Chelsea moved closer to qualification from Group E in the Champions League as Timo Werner scored two penalties in a 3-0 win over ten-men Rennes.
Werner won the first spot-kick on his own in the ninth minute, drawing a foul from Dalbert, but there was altogether more controversy for the second, which saw the Rennes defender receive a second yellow card after Tammy Abraham's spot deflected off his shin and onto his arm.
Dalbert's sending off effectively ended the game as a contest but Tammy Abraham added gloss to the scoreline in the 50th minute, converting Reece James' low cross from the right.
Luis Miguel Echegaray was joined by Jimmy Conrad on the latest episode of ¡Qué Golazo! to break down Wednesday's action. Listen below:
Catch up on the key talking points below.
Lampard's depth looks ever more enviable
It was hard to imagine that there was the best part of $170 million of high grade attacking talent unavailable to Frank Lampard when he was able to deploy a quartet of Hakim Ziyech, Mason Mount, Timo Werner and Tammy Abraham. Should help have been required then-World Cup winner Olivier Giroud and the exceptional young winger Callum Hudson-Odoi were sat on the substitutes' bench.
It was not in what was a comfortable victory for the Blues from the moment Timo Werner struck the penalty he had won for himself in the 10th minute. Thanks to Lampard's deep squad of attacking options many of these players looked impressively fresh; Chelsea took their time in working Ziyech into the starting XI following his knee injury but he already plays like someone with several months of experience in this system.
Werner is up to seven goals from 11 games, a figure that was helpfully inflated by two penalties to go with the one he scored against Krasnodar a week ago. Still, he now has six goals and two assists from his last six games and is looking an ever more confident part of the Chelsea side, typifying a team that looks like it could be about to leave its early season growing pains behind it.

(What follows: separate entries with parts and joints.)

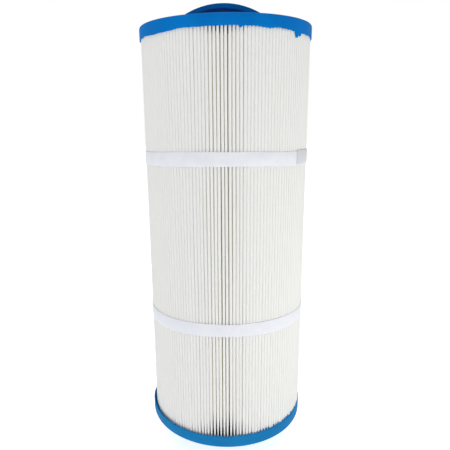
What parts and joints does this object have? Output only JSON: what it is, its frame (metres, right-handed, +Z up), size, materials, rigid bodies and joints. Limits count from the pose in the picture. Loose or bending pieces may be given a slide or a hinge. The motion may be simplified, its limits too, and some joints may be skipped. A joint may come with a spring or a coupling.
{
  "type": "pleated filter cartridge",
  "caption": "Tall round spa filter cartridge: white pleated fabric on a perforated core, blue end caps, carrying handle on top, threaded outlet below and support bands.",
  "frame": {"origin": "on the cartridge's axis, at the open end of the threaded spigot, which it stands on", "axes": "+Z up along the cartridge's axis; the handle's arch spans X; the media's side seam is at +Y"},
  "size_m": [0.136, 0.136, 0.3778],
  "materials": {
    "spigot_plastic": "moulded rigid plastic, light gloss",
    "cap_urethane": "cast urethane, soft satin",
    "core_plastic": "moulded white plastic, satin",
    "filter_fabric": "spunbond polyester, matte",
    "seam_adhesive": "hot-melt adhesive, smooth",
    "band_fabric": "smooth calendered polyester strip",
    "handle_plastic": "moulded dark blue plastic, light gloss"
  },
  "bodies": {
    "root": {"threaded_spigot": "spigot_plastic", "bottom_end_cap": "cap_urethane", "center_core": "core_plastic", "pleated_media": "filter_fabric", "side_seam": "seam_adhesive", "upper_band": "band_fabric", "lower_band": "band_fabric", "top_end_cap": "cap_urethane", "lifting_handle": "handle_plastic"}
  },
  "joints": []
}
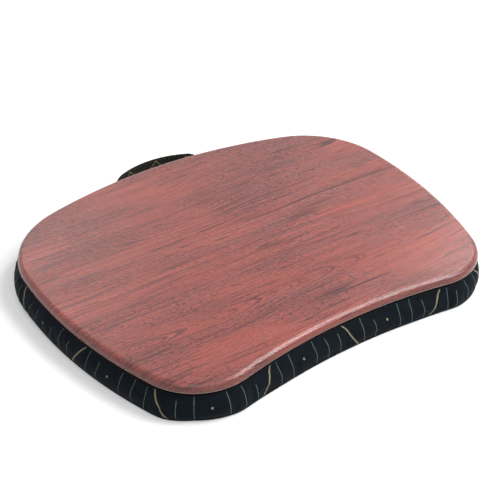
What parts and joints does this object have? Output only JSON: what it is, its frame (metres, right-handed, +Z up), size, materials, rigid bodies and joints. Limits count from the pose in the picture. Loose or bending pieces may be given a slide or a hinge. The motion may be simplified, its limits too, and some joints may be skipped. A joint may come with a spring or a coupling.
{
  "type": "lap desk",
  "caption": "Lap desk: a waisted woodgrain board with a round edge on a thin bulged fabric cushion, with a cloth strap handle that swings at the back.",
  "frame": {"origin": "on the table plane, under the middle of the board's width and depth", "axes": "+Z up out of the writing surface, -Y towards the user, +Y towards the handle, +X to the user's right"},
  "size_m": [0.5468, 0.4648, 0.042],
  "materials": {
    "fibreboard": "sanded",
    "woodgrain_foil": "satin, printed and embossed with a cherry-red grain",
    "backing_paper": "matt",
    "hook_tape": "napped",
    "loop_tape": "napped",
    "plain_cloth": "woven",
    "printed_cloth": "woven, printed with fine gold strokes",
    "wadding": "fibrous",
    "foam": "open cell",
    "strap_cloth": "woven, printed with fine gold hatching",
    "thread": "satin thread",
    "webbing": "woven"
  },
  "bodies": {
    "desk": {"board_core": "fibreboard", "woodgrain_foil": "woodgrain_foil", "board_backing": "backing_paper", "hook_tapes": "hook_tape", "loop_tapes": "loop_tape", "cushion_top_panel": "plain_cloth", "cushion_side_band": "printed_cloth", "cushion_wadding": "wadding", "cushion_foam": "foam", "cushion_base_panel": "plain_cloth", "handle_tab_left": "strap_cloth", "handle_tab_right": "strap_cloth", "handle_stitches": "thread"},
    "handle": {"handle_sleeve": "strap_cloth", "handle_webbing": "webbing"}
  },
  "joints": [
    {"name": "handle_swing", "type": "hinge", "parent": "desk", "child": "handle", "pos_m": [0, 0.21828, 0.015], "axis": [1, 0, 0], "range_deg": [-40, 50]}
  ]
}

Harsh realities of handball rule
Do you want consistency or do you want common sense? Football's lawmakers have gravitated toward the second in recent years, and unfortunately for Dalbert that meant that when the ball deflected off his leg and onto his arm, which he had raised as part of his defensive motion, there was a strong possibility that he was going to be punished.
There is an alternative, that we trust referees to judge whether a defender intends to use his hand in the box but that will inevitably bring debate over a lack of consistency with pundits highlighting one incident where a penalty was given and a similar one where it wasn't.
That does not change the fact that there is something that feels inherently unfair in moments like Chelsea's second penalty. Because the ball happened to loop off his shin and onto his arm, Rennes found themselves a further goal down and disadvantaged by one man. The game was effectively over because of a freak deflection. Undoubtedly, the rule as it stands risks further harsh punishment on defenders but it is uniformly harsh and perhaps that is the best the sport can hope for.
Defensive improvements look ever more real
Seven games into Edouard Mendy's Chelsea career he has six clean sheets to his name. What was notable tonight was how little he had to do to retain that impressive record with Rennes registering just two shots on goal, and none on target, before halftime. Not until the 71st minute did the goalkeeper have anything to do, saving sharply from Jeremy Doku and soon following that with an even better save from Clement Grenier.
It is a truism of goalkeeping that the very best still show their quality on nights where they are largely not needed but Mendy cannot control how few shots he is facing.
The Blues have now played over six hours of football without conceding and much of the credit for that should go to those further up the pitch. Against Rennes Chelsea pressed high and carefully, this was not a cavalier strategy designed to win the ball close to goal but to ensure that their hosts had to work hard to advance up the pitch. Abraham impressed as a first line of defense, a role he had hardly excelled in before this season.
Whether defending in a 4-3-3 or 4-2-3-1 there was a more visible shape and structure across the Chelsea side and that, as much as the additions of Mendy and Thiago Silva, is behind this swift change in the goals against column.
Kurt Zouma: Chelsea's defensive improvements have largely been credited to Mendy and Silva but the Frenchman is impressing all the more alongside his veteran center-back partner. He passes the ball well, invariably wins his headers and appears ever more composed. RATING: 7
Damien Da Silva: On a gruelling night for Rennes, the 32-year-old did all that could be asked of him and much more to keep the scoreline respectable for 10 men. Most impressive of all was his diving flick to take the ball off Werner's feet when the German's hat-trick beckoned. RATING: 6
Tammy Abraham: Scoring his first goal since late September, the 23-year-old's movement stood out at Stamford Bridge, particularly when he darted to the near post to turn in Reece James' excellent cross. RATING: 7
Chelsea host Sheffield United on Saturday in the Premier League whilst Rennes travel to Paris Saint-Germain. These two sides meet again at Stade Roazhon on Nov. 24.